Dowdle, pointing to what will be the left field wall, referred to the office building planned for the space to overlook the field and a streetscape inspired by Jersey Street at Fenway Park in Boston, home to the team’s Major League Baseball affiliate Boston Red Sox. 

“This is really a unique situation where everyone is at the table working together cooperatively,” he said. 

The team’s official business entity will be the Worcester Red Sox, but like the team goes by the PawSox in Rhode Island, the team’s nickname in Worcester could be different. Team officials have not yet said what that identity will be. 

Photo | Zachary Comeau
Official Polar Park merchandise was available at the groundbreaking ceremony.

The ballpark’s name, however, is not up for debate. Polar Beverages has secured naming rights for the property.

Polar will now become even more intertwined with the team, as President and CEO Ralph Crowley is joining part of the team’s ownership group, Lucchino announced. 

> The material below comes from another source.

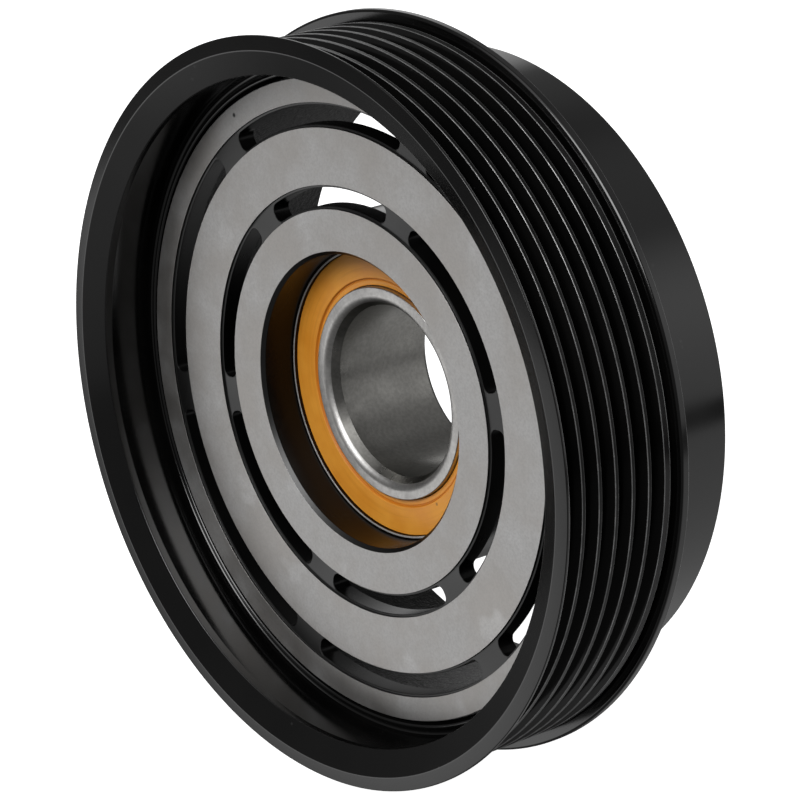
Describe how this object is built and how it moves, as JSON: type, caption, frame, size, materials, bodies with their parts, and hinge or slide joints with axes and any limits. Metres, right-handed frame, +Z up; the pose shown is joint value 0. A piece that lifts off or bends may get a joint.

Janet Marie Smith, a ballpark architect who has worked with Lucchino on several minor and major league ballparks, said the team was excited about the opportunity to join a city that has already begun redevelopment projects without an organization as large as the Red Sox. 

“When we first looked at this, we realized we were not being asked to build a ballpark to jumpstart redevelopment,” Smith said. “This is really something that made us feel like we were jumping on a moving train.”

She commented on the unique elevation challenges of the site. A person entering the ballpark from Madison Street will be at field level, while a person walking in from left field will be at an upper level. 

The ballpark will be able to hold 10,000 fans, but in response to changing baseball norms, only have about 6,500 seats.

The rest will be “very elastic, wonderful areas to cater to families,” Smith said. 

According to a deal signed between the city and team, baseball is expected to begin play at the ballpark in 2021. Lucchino, speaking on common questions asked about the ballpark, said there will inevitably be bumps in the road. 

“To be clear, we do not promise you a perfect ballpark or a perfect overall project or the eighth wonder of the world,” he said. “There will be inevitable changes, compromise and areas of controversy. This is simply par for the course.

“What we do promise is a nice little ballpark,” Lucchino said.